Benning’s art reflects on a changing rural Saskatchewan
ART by Gregory Beatty
Heather Benning: Rural Attractions
Slate Gallery
Until July 11
Family farms have gone the way of the proverbial dinosaur in Canada. As a child growing up on a farm near Humboldt, Heather Benning had a front row seat as the consolidation into larger-scale, more mechanized, operations unfolded. In fact, her parents were among those who gave up farming for a time.
Nevertheless, farming has been central to Benning’s practice since she became an artist.
Consider Dollhouse. It’s an abandoned two-story farm house Benning acquired near Sinclair, MB in 2005. After refurbishing it, she removed a wall and installed plexiglass so it resembled a dollhouse.
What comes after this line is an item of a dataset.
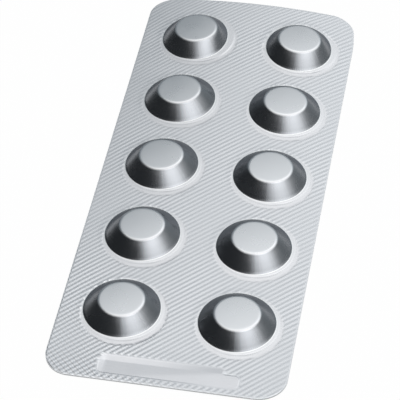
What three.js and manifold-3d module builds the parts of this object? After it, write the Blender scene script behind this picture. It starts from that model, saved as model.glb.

It stood for eight years before becoming structurally unsafe for viewers, prompting Benning to ritually burn it.
Then there’s Field Doll — a 16-foot replica of a favourite childhood doll, which Benning carts around and photographs in abandoned farm yards.
Benning’s exhibition Rural Attractions opens on June 11. Ahead of that, I spoke with the artist about her fascination with the changing nature of rural life.
What works are you showing at Slate?
I’ll have the actual Field Doll, and photographs of it in different locations. Then there’s Kil(n) Hand, which I did in Simcoe, Ontario. And the Marysburg Project — it was a 24-foot woman built within the confines of an abandoned farmhouse, so her head is on the roof, her upper torso is in the second-floor landing and nursery, and she’s standing in the kitchen. I did that in Marysburg in 2004, so I was quite young.
I spent my high school years in Kindersley. We used to drive out to abandoned farm yards for bush parties. If there was a structure on the property, it would get torn down over the summer for bonfires.
Where I grew up, about a half-mile away, there was an abandoned farmyard. We used to go play in it as kids, much to our parents’ disapproval. I’d clean up the house and turn it into my own life-size dollhouse. Then when I got my licence I was all over the countryside with my friends looking for abandoned houses. It wasn’t for party purposes. There were clues left behind, and we’d try to figure out who the people were and why they left.
Do you see your work as a memento mori to the families who used to live there?
Some of the houses look quite sad. You have a notion that they left furniture and other things behind because they thought they’d return. But then they don’t return. Before I had my driver’s license, I thought I hated living on a farm. But the second we left it was quite a loss. So there was a sense of mourning in losing that lifestyle, and knowing that you can’t go home again.
When we think about agriculture we tend to think of men. But the role of women on the farm is a big part of your work.
I did that with the Marysburg Project for sure, and a bit with Dollhouse. For generations, the home has been the woman’s domain. But on a family farm… my grandmother had nine children. She kept them fed, and she also worked in the fields with the kids dragged behind in cardboard boxes. With the Marysburg Project, I wanted to make a large woman who was consumed by the house, but she was also consuming the house.
How did your most recent project Kil(n) Hand come about?
I did a two-part artist residency at the Norfolk Arts Centre. The curator Deirdre Chisholm did an excellent job of keeping me busy and got me quite involved in the community. While I was there I saw a lot of tobacco kilns. Some had been turned into sheds, but a lot of them were just left to fall down. I got a kiln from the Stickl family.
The leaves were all hand-picked — and they still are, a lot of times. They were tied in bunches by the women, then a kiln hand would dance around inside the kiln and hang the leaves and keep the fire going. First it was wood, then coal, now they’ve moved to natural gas to cook and dry the leaves.
As part of the work you made ceramic casts of Stickl family members’ hands and hung them in the kiln to represent the physical labour of farming?
Yeah. There are vegetable crops in the area too. A lot of Mexicans and Jamaicans work there. Before that, it was predominantly Quebecers and East Coasters who would come in. It was one of the few jobs that offered equal pay for men and women. I thought that was interesting.
When I saw your 2009 Dunlop Sherwood Village Gallery show I found Field Doll especially moving. It evokes the idea of a treasured toy accidentally left behind by a child when their family left the farm. Sometimes, it feels we exist simply to serve the economy. If the job market is soft, we’re expected to move elsewhere, and a lot of community bonds get destroyed in the process.
I’m definitely with you on that. There’s been a total breakdown of community. You live in Regina, you don’t know who your neighbours are. And you don’t really care to. I think there’s a loneliness now, especially with my generation. We’d rather be connected to a cell phone than talk to someone at the grocery store.